Start of DATA EXCERPT

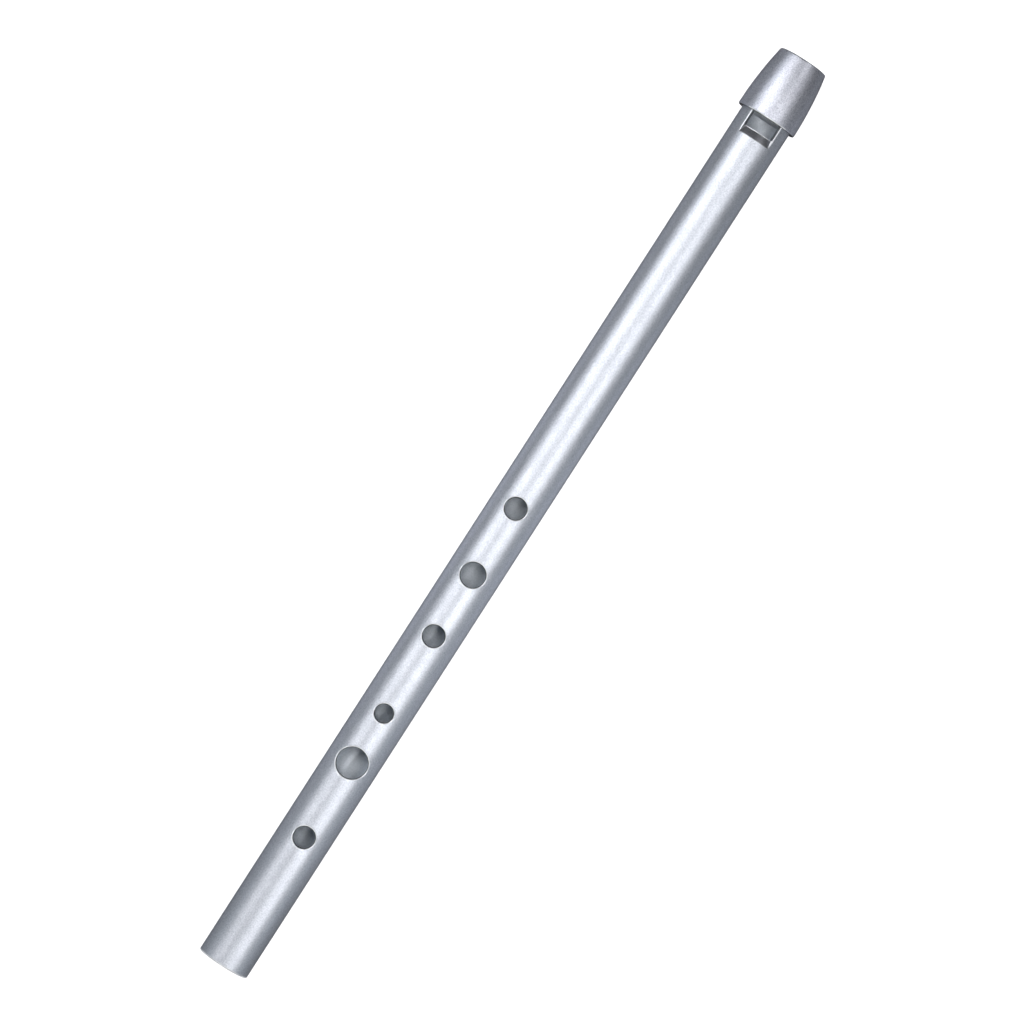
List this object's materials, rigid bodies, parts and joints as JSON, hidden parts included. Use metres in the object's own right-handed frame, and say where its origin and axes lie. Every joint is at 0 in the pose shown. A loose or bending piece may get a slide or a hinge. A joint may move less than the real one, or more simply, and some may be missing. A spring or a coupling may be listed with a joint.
{
  "type": "tin whistle",
  "caption": "End-blown fipple flute: a straight satin aluminium tube with finger holes and a window, a block plugged in its top end and a tapered mouthpiece cap over both.",
  "frame": {"origin": "on the tube's axis, halfway between the foot and the mouth end", "axes": "+X along the tube towards the mouthpiece, +Z out through the finger holes and the window, +Y to the player's right when the whistle is played"},
  "size_m": [0.34, 0.0208, 0.0208],
  "materials": {
    "tube": "fine bead-blasted satin, with brighter turned edges at the holes and the foot",
    "block": "machined, with faint turning marks",
    "cap": "fine bead-blasted satin"
  },
  "bodies": {
    "root": {"body_tube": "tube", "fipple_block": "block", "mouthpiece_cap": "cap"}
  },
  "joints": []
}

End of DATA EXCERPT

■ TASK DETAILS: Set down all of the data above, word for word.

■ WRITTEN ANSWER:
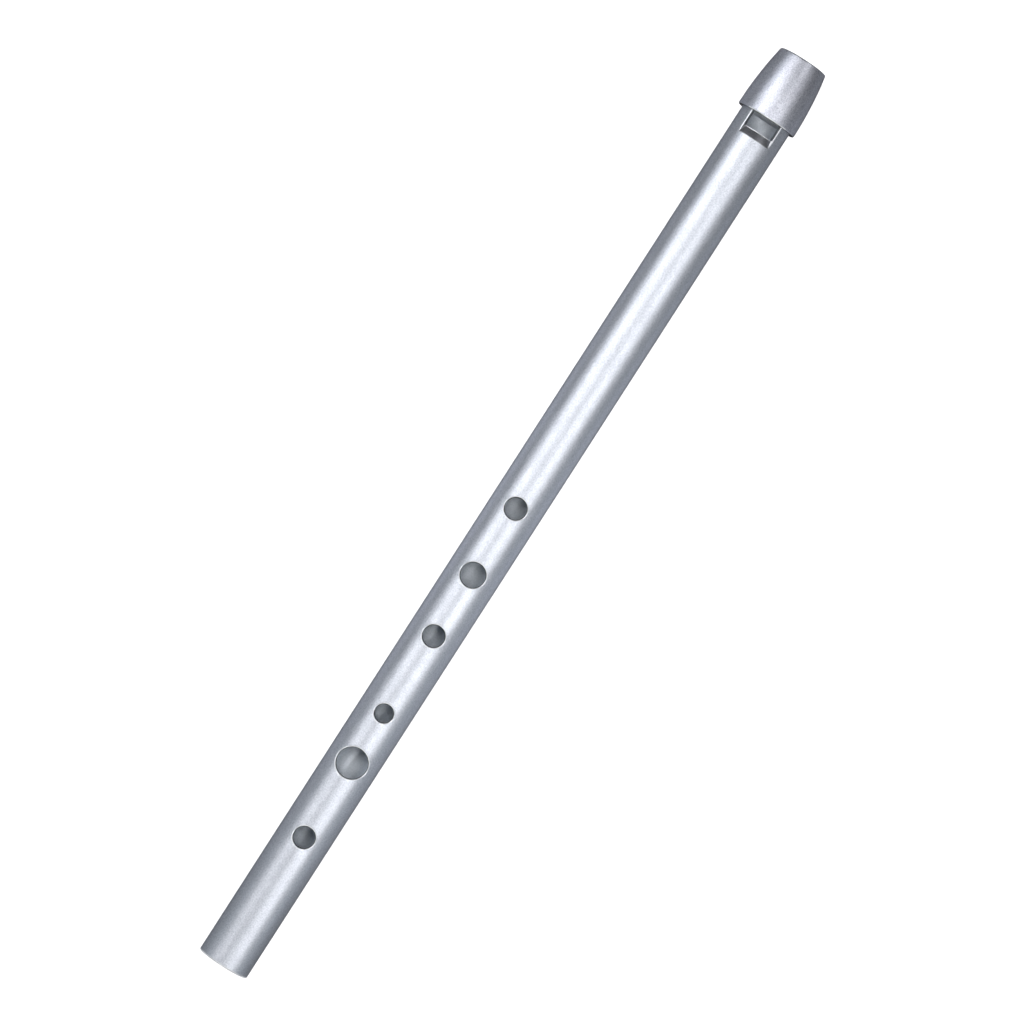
List this object's materials, rigid bodies, parts and joints as JSON, hidden parts included. Use metres in the object's own right-handed frame, and say where its origin and axes lie. Every joint is at 0 in the pose shown. A loose or bending piece may get a slide or a hinge. A joint may move less than the real one, or more simply, and some may be missing. A spring or a coupling may be listed with a joint.
{
  "type": "tin whistle",
  "caption": "End-blown fipple flute: a straight satin aluminium tube with finger holes and a window, a block plugged in its top end and a tapered mouthpiece cap over both.",
  "frame": {"origin": "on the tube's axis, halfway between the foot and the mouth end", "axes": "+X along the tube towards the mouthpiece, +Z out through the finger holes and the window, +Y to the player's right when the whistle is played"},
  "size_m": [0.34, 0.0208, 0.0208],
  "materials": {
    "tube": "fine bead-blasted satin, with brighter turned edges at the holes and the foot",
    "block": "machined, with faint turning marks",
    "cap": "fine bead-blasted satin"
  },
  "bodies": {
    "root": {"body_tube": "tube", "fipple_block": "block", "mouthpiece_cap": "cap"}
  },
  "joints": []
}